**GIVEN INSTRUCTION**
Among the lines of data below, reproduce only those from the one with "extrude(amount=batten_depth - seam)" through the one with "bpy.data.objects.remove(obj)", exactly as they stand, both ends included.

Start DATA BLOCK

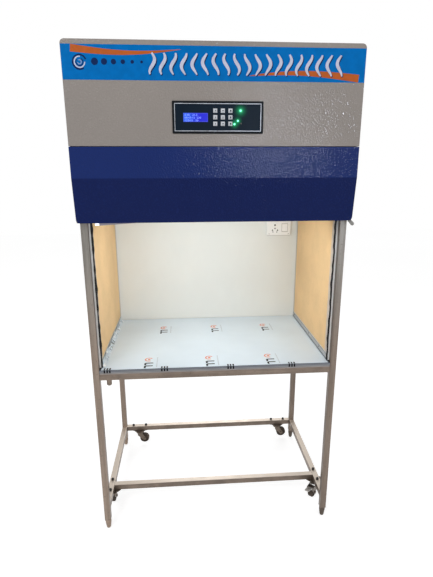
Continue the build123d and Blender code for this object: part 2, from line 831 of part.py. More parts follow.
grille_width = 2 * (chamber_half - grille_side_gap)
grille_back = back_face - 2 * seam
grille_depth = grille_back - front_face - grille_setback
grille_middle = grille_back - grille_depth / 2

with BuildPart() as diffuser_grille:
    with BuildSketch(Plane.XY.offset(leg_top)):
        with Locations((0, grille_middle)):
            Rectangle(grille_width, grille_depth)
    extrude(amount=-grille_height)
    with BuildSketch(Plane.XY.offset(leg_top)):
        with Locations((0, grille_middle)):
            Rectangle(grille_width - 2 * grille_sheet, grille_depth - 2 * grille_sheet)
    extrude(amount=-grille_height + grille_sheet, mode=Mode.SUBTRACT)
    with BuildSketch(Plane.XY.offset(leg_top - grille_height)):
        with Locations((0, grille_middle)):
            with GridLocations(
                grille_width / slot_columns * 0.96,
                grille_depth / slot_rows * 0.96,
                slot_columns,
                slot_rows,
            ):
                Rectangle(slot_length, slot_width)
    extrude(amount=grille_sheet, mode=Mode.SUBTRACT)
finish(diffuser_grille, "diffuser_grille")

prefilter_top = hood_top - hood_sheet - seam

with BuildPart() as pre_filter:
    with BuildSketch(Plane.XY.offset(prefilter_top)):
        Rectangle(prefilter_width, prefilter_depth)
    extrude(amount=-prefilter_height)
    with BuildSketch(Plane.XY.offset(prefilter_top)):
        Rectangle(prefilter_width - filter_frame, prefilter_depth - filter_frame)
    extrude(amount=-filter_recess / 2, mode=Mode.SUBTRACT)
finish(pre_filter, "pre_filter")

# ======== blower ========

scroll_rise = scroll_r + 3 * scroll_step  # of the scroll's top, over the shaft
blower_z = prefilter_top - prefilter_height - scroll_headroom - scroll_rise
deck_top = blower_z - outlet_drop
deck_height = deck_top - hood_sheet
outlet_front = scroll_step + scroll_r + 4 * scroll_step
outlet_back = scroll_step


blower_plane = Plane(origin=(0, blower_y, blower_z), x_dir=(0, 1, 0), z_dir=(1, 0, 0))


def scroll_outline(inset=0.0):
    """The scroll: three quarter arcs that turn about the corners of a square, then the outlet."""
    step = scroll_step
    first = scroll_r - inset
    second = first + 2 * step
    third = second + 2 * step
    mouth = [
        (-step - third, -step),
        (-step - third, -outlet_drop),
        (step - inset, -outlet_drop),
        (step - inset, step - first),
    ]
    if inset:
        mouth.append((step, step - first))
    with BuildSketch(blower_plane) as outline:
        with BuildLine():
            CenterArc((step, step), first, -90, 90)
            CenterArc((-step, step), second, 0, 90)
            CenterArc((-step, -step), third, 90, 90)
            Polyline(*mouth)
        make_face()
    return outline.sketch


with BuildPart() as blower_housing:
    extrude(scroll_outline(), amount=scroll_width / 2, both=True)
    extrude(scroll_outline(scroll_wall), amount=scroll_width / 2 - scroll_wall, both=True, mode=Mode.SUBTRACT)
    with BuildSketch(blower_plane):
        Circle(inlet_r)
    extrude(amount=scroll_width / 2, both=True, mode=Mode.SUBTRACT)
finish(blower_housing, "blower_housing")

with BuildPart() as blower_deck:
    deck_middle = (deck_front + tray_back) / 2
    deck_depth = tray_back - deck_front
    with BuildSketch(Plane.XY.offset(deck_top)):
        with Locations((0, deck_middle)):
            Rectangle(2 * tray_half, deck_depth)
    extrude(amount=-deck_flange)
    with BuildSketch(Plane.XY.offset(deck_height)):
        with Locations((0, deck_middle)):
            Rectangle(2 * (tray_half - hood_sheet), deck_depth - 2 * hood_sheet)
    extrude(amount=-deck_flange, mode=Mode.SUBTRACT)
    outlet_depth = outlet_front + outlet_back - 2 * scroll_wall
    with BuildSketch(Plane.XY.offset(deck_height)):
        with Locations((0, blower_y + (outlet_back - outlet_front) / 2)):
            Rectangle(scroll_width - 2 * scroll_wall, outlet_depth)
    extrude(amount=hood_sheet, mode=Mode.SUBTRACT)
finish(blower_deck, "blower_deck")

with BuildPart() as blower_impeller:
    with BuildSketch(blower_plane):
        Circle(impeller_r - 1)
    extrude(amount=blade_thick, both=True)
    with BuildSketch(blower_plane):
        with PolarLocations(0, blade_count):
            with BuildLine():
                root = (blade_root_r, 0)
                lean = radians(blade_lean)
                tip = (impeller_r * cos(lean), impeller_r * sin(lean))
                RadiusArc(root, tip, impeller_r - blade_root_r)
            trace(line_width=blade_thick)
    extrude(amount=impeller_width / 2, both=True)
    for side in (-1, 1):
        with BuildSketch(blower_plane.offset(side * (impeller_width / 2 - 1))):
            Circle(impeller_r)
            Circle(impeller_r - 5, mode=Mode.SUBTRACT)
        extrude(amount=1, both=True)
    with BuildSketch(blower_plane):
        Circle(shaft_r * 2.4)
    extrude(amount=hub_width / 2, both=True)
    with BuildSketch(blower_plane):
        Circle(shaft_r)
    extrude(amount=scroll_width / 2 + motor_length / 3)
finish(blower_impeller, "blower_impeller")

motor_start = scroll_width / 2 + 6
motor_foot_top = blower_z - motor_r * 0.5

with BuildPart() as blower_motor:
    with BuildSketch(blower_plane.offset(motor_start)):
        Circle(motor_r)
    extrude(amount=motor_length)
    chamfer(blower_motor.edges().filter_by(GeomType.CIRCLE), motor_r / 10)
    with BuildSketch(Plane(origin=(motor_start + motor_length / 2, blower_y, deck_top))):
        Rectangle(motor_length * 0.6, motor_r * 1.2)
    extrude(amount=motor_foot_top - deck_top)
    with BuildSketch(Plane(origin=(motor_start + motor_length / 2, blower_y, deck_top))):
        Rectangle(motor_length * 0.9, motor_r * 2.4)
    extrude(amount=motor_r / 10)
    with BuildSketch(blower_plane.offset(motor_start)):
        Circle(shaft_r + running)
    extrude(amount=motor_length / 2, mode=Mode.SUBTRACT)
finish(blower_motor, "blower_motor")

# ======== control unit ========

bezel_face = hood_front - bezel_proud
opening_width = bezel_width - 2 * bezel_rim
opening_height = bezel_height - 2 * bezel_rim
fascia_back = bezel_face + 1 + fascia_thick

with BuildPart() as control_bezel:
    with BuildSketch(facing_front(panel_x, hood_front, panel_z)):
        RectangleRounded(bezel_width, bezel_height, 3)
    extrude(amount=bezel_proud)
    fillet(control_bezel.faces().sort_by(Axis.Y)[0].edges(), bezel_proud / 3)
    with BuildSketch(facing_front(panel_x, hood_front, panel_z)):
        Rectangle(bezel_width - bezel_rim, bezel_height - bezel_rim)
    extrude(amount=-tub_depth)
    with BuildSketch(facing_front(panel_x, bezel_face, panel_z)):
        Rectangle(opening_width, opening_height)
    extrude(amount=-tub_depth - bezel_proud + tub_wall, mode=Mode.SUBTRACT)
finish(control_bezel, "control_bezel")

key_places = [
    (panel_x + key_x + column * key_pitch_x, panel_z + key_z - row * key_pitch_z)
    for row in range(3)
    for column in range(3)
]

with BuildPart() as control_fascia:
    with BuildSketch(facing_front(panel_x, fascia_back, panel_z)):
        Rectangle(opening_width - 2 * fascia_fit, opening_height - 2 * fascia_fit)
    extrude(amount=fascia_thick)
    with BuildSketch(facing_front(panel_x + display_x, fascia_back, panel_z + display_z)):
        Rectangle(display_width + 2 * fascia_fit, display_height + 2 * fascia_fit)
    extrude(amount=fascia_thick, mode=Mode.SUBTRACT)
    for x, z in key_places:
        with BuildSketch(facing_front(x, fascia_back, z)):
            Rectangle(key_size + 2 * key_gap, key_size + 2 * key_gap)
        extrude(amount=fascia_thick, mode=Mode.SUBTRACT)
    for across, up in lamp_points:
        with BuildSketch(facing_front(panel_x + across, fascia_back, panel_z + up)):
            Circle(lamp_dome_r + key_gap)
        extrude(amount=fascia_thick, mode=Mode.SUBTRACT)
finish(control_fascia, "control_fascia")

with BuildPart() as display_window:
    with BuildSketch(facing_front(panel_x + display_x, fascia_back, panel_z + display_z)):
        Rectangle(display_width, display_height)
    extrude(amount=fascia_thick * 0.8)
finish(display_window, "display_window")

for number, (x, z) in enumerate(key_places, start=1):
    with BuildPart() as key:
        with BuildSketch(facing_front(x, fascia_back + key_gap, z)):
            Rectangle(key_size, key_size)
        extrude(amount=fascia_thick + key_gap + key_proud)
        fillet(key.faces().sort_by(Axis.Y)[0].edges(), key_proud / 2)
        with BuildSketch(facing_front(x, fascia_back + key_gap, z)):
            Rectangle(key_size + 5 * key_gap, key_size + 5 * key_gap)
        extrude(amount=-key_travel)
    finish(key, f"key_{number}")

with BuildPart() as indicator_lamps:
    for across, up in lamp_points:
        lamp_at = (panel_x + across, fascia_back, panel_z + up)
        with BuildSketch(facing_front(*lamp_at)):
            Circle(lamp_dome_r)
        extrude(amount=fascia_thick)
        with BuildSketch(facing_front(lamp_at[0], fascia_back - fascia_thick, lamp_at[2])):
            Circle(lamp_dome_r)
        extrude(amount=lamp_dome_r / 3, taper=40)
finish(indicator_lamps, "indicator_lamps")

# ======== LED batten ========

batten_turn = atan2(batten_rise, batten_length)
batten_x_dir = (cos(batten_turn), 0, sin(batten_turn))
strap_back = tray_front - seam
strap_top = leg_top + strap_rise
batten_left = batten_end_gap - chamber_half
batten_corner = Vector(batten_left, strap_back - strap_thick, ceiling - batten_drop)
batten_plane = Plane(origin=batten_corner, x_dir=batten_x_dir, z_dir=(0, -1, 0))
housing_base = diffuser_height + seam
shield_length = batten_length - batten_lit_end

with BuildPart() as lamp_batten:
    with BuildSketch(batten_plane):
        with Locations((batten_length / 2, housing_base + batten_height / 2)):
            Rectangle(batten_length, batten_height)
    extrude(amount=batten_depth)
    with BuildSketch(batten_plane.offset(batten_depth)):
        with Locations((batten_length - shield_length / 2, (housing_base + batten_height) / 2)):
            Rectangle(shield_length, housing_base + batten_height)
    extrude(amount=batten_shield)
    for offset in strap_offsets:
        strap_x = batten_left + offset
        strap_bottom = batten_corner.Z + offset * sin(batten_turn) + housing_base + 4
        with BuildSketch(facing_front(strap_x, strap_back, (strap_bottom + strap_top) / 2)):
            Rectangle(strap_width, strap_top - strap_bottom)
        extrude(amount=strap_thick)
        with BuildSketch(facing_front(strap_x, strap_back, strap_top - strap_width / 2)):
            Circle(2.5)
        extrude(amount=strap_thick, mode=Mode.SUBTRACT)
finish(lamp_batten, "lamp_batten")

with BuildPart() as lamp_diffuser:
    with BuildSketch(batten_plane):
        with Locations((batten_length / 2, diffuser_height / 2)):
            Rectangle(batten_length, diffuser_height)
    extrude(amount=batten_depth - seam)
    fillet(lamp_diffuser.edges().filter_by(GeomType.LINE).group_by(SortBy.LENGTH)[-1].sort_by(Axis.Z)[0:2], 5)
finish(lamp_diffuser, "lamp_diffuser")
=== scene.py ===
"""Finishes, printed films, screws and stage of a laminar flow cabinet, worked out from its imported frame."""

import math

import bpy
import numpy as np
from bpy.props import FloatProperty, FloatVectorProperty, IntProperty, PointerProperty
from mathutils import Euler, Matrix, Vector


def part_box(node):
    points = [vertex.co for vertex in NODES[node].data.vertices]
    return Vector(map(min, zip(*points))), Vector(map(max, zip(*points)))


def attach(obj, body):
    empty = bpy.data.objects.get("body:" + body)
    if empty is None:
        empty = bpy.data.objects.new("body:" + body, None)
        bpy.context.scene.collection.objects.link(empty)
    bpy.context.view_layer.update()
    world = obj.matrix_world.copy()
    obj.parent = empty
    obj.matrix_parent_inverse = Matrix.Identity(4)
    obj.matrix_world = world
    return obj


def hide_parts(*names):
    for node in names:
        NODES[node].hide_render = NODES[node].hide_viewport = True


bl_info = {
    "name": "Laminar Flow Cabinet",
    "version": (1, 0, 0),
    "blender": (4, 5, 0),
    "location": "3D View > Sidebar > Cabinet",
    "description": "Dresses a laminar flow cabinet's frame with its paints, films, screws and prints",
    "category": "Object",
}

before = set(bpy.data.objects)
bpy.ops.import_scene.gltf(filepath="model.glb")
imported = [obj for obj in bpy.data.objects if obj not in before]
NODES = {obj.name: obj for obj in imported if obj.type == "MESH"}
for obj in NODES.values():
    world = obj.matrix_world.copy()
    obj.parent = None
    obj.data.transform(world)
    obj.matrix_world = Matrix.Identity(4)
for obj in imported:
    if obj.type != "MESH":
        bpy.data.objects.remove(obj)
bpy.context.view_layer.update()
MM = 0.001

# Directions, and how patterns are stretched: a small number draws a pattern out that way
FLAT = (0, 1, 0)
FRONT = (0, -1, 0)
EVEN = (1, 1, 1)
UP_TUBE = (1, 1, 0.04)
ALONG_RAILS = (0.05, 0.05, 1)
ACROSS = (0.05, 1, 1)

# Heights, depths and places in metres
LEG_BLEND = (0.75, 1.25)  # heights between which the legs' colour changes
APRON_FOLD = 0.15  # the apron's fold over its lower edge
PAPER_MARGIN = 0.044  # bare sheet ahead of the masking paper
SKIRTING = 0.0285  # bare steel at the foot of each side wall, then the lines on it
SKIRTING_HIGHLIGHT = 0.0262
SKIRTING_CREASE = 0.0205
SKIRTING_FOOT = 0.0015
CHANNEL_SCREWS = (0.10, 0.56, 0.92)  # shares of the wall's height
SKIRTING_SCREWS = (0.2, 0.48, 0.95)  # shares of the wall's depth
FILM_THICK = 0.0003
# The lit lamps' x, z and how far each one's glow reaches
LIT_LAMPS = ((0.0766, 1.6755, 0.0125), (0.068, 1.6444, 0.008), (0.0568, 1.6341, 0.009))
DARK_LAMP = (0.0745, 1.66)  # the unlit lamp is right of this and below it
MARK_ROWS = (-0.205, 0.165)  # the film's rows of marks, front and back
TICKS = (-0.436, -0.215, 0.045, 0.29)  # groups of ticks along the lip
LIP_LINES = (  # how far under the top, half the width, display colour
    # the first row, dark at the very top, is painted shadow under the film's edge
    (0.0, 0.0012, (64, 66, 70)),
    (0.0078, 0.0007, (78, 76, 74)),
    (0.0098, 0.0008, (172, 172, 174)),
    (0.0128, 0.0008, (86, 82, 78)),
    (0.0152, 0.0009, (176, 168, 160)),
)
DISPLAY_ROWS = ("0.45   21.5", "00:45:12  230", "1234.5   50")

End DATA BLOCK

**RESPONSE TO THIS TASK**
    extrude(amount=batten_depth - seam)
    fillet(lamp_diffuser.edges().filter_by(GeomType.LINE).group_by(SortBy.LENGTH)[-1].sort_by(Axis.Z)[0:2], 5)
finish(lamp_diffuser, "lamp_diffuser")
=== scene.py ===
"""Finishes, printed films, screws and stage of a laminar flow cabinet, worked out from its imported frame."""

import math

import bpy
import numpy as np
from bpy.props import FloatProperty, FloatVectorProperty, IntProperty, PointerProperty
from mathutils import Euler, Matrix, Vector


def part_box(node):
    points = [vertex.co for vertex in NODES[node].data.vertices]
    return Vector(map(min, zip(*points))), Vector(map(max, zip(*points)))


def attach(obj, body):
    empty = bpy.data.objects.get("body:" + body)
    if empty is None:
        empty = bpy.data.objects.new("body:" + body, None)
        bpy.context.scene.collection.objects.link(empty)
    bpy.context.view_layer.update()
    world = obj.matrix_world.copy()
    obj.parent = empty
    obj.matrix_parent_inverse = Matrix.Identity(4)
    obj.matrix_world = world
    return obj


def hide_parts(*names):
    for node in names:
        NODES[node].hide_render = NODES[node].hide_viewport = True


bl_info = {
    "name": "Laminar Flow Cabinet",
    "version": (1, 0, 0),
    "blender": (4, 5, 0),
    "location": "3D View > Sidebar > Cabinet",
    "description": "Dresses a laminar flow cabinet's frame with its paints, films, screws and prints",
    "category": "Object",
}

before = set(bpy.data.objects)
bpy.ops.import_scene.gltf(filepath="model.glb")
imported = [obj for obj in bpy.data.objects if obj not in before]
NODES = {obj.name: obj for obj in imported if obj.type == "MESH"}
for obj in NODES.values():
    world = obj.matrix_world.copy()
    obj.parent = None
    obj.data.transform(world)
    obj.matrix_world = Matrix.Identity(4)
for obj in imported:
    if obj.type != "MESH":
        bpy.data.objects.remove(obj)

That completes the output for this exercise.